This no-nonsense attitude from our narrator is easy to get on board with in a town where so many people are out to harm. The locals with their memorable names – Jimmy Nine Pints, Hairy Feely – see Majella not as a human being but as someone to exploit. Gallen manages to give her protagonist agency despite this. Right from the opening page, Majella (literally) lists her likes and dislikes. This is a damaged, isolated woman, but one who knows what she wants.

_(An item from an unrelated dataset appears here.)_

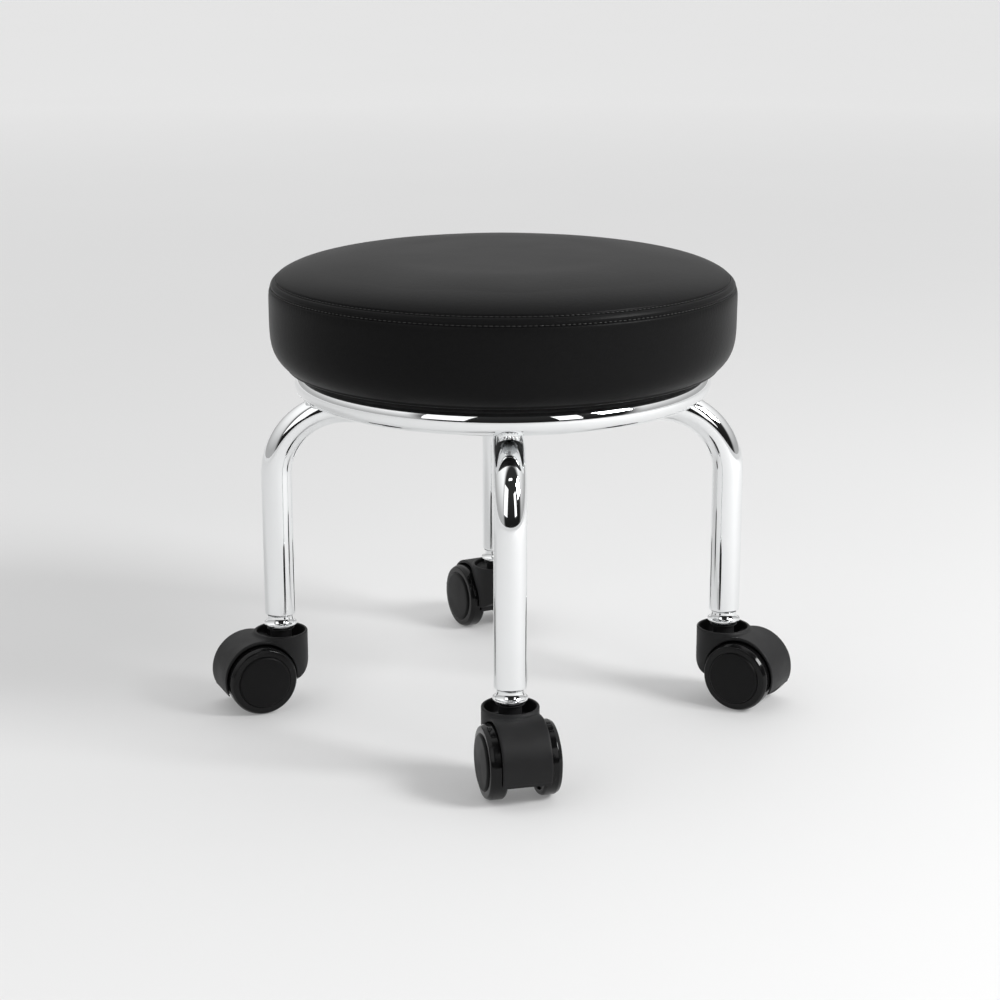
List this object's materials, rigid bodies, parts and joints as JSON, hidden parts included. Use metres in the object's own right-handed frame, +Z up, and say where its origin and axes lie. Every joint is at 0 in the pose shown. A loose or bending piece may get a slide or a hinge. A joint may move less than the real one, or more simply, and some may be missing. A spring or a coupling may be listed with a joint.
{
  "type": "rolling stylist stool",
  "caption": "Low round stool with a padded black seat on a chromed ring and bent tube legs, each standing on a twin-wheel swivel caster.",
  "frame": {"origin": "on the floor at the middle of the footprint, under the seat's centre", "axes": "+Z up; the front leg is at -Y, the right leg at +X"},
  "size_m": [0.4266, 0.4264, 0.3316],
  "materials": {
    "black_leather": "satin synthetic leather",
    "foam": "open-cell foam",
    "plywood": "raw plywood",
    "black_cloth": "spunbonded lining",
    "chrome": "bright chrome plate",
    "zinc": "zinc plate",
    "steel": "turned steel",
    "black_nylon": "satin moulded nylon",
    "wheel_nylon": "smooth moulded nylon",
    "black_acetal": "satin"
  },
  "bodies": {
    "seat_frame": {"seat_top_panel": "black_leather", "seat_side_panel": "black_leather", "seat_foam": "foam", "seat_board": "plywood", "dust_cover": "black_cloth", "seat_ring": "chrome", "frame_hub": "chrome", "seat_plate": "chrome", "seat_screw_1": "zinc", "tee_nut_1": "zinc", "seat_screw_2": "zinc", "tee_nut_2": "zinc", "seat_screw_3": "zinc", "tee_nut_3": "zinc", "seat_screw_4": "zinc", "tee_nut_4": "zinc", "leg_front": "chrome", "ferrule_front": "chrome", "caster_stem_front": "steel", "leg_right": "chrome", "ferrule_right": "chrome", "caster_stem_right": "steel", "leg_back": "chrome", "ferrule_back": "chrome", "caster_stem_back": "steel", "leg_left": "chrome", "ferrule_left": "chrome", "caster_stem_left": "steel"},
    "caster_front": {"swivel_washer_front": "black_acetal", "caster_hood_front": "black_nylon", "caster_axle_front": "steel"},
    "wheel_front_left": {"wheel_front_left": "wheel_nylon", "hub_cap_front_left": "wheel_nylon"},
    "wheel_front_right": {"wheel_front_right": "wheel_nylon", "hub_cap_front_right": "wheel_nylon"},
    "caster_right": {"swivel_washer_right": "black_acetal", "caster_hood_right": "black_nylon", "caster_axle_right": "steel"},
    "wheel_right_left": {"wheel_right_left": "wheel_nylon", "hub_cap_right_left": "wheel_nylon"},
    "wheel_right_right": {"wheel_right_right": "wheel_nylon", "hub_cap_right_right": "wheel_nylon"},
    "caster_back": {"swivel_washer_back": "black_acetal", "caster_hood_back": "black_nylon", "caster_axle_back": "steel"},
    "wheel_back_left": {"wheel_back_left": "wheel_nylon", "hub_cap_back_left": "wheel_nylon"},
    "wheel_back_right": {"wheel_back_right": "wheel_nylon", "hub_cap_back_right": "wheel_nylon"},
    "caster_left": {"swivel_washer_left": "black_acetal", "caster_hood_left": "black_nylon", "caster_axle_left": "steel"},
    "wheel_left_left": {"wheel_left_left": "wheel_nylon", "hub_cap_left_left": "wheel_nylon"},
    "wheel_left_right": {"wheel_left_right": "wheel_nylon", "hub_cap_left_right": "wheel_nylon"}
  },
  "joints": [
    {"name": "swivel_front", "type": "hinge", "parent": "seat_frame", "child": "caster_front", "pos_m": [0, -0.1625, 0.045], "axis": [0, 0, 1], "continuous": true},
    {"name": "roll_front_left", "type": "hinge", "parent": "caster_front", "child": "wheel_front_left", "pos_m": [0.02257, -0.1786, 0.025], "axis": [0.9763, 0.2164, 0], "continuous": true},
    {"name": "roll_front_right", "type": "hinge", "parent": "caster_front", "child": "wheel_front_right", "pos_m": [-0.01365, -0.18663, 0.025], "axis": [0.9763, 0.2164, 0], "continuous": true},
    {"name": "swivel_right", "type": "hinge", "parent": "seat_frame", "child": "caster_right", "pos_m": [0.1625, 0, 0.045], "axis": [0, 0, 1], "continuous": true},
    {"name": "roll_right_left", "type": "hinge", "parent": "caster_right", "child": "wheel_right_left", "pos_m": [0.18988, 0.00434, 0.025], "axis": [0.5446, 0.8387, 0], "continuous": true},
    {"name": "roll_right_right", "type": "hinge", "parent": "caster_right", "child": "wheel_right_right", "pos_m": [0.16967, -0.02678, 0.025], "axis": [0.5446, 0.8387, 0], "continuous": true},
    {"name": "swivel_back", "type": "hinge", "parent": "seat_frame", "child": "caster_back", "pos_m": [0, 0.1625, 0.045], "axis": [0, 0, 1], "continuous": true},
    {"name": "roll_back_left", "type": "hinge", "parent": "caster_back", "child": "wheel_back_left", "pos_m": [-0.02552, 0.17333, 0.025], "axis": [-0.9063, -0.4226, 0], "continuous": true},
    {"name": "roll_back_right", "type": "hinge", "parent": "caster_back", "child": "wheel_back_right", "pos_m": [0.00811, 0.18901, 0.025], "axis": [-0.9063, -0.4226, 0], "continuous": true},
    {"name": "swivel_left", "type": "hinge", "parent": "seat_frame", "child": "caster_left", "pos_m": [-0.1625, 0, 0.045], "axis": [0, 0, 1], "continuous": true},
    {"name": "roll_left_left", "type": "hinge", "parent": "caster_left", "child": "wheel_left_left", "pos_m": [-0.17465, -0.02492, 0.025], "axis": [0.3746, -0.9272, 0], "continuous": true},
    {"name": "roll_left_right", "type": "hinge", "parent": "caster_left", "child": "wheel_left_right", "pos_m": [-0.18855, 0.00948, 0.025], "axis": [0.3746, -0.9272, 0], "continuous": true}
  ]
}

Chief among these needs is sex, and Gallen writes with searing detail on everything from periods to body odour to masturbation. Majella’s attitude to casual sex is, for a woman of her era, entirely refreshing: “She hadn’t had a ride off Johann-Paul yet, but she’d an interest.” She tells us she “never says no to a shag” with her married co-worker Marty, though the reader can’t help but feel queasy with Gallen’s vivid depiction of their liaisons amid the fish guts in the back room of the chipper. Marty the great romancer (“You’ve a c**t like a Hovis loaf. Ah could eat you alive”) treats Majella terribly but it is a complicated, co-dependent type of relationship that comes alive on the page.

Not everything in the book flows as seamlessly. The phonetic dialogue can grate, the pacing is off – at a major turning point we’re learning about how Majella got her name, for example – and the inheritance subplot is underdeveloped. Questions remain also about the missing members of Majella’s family, though that is arguably a deliberate marker of the landscape rather than a plot misstep.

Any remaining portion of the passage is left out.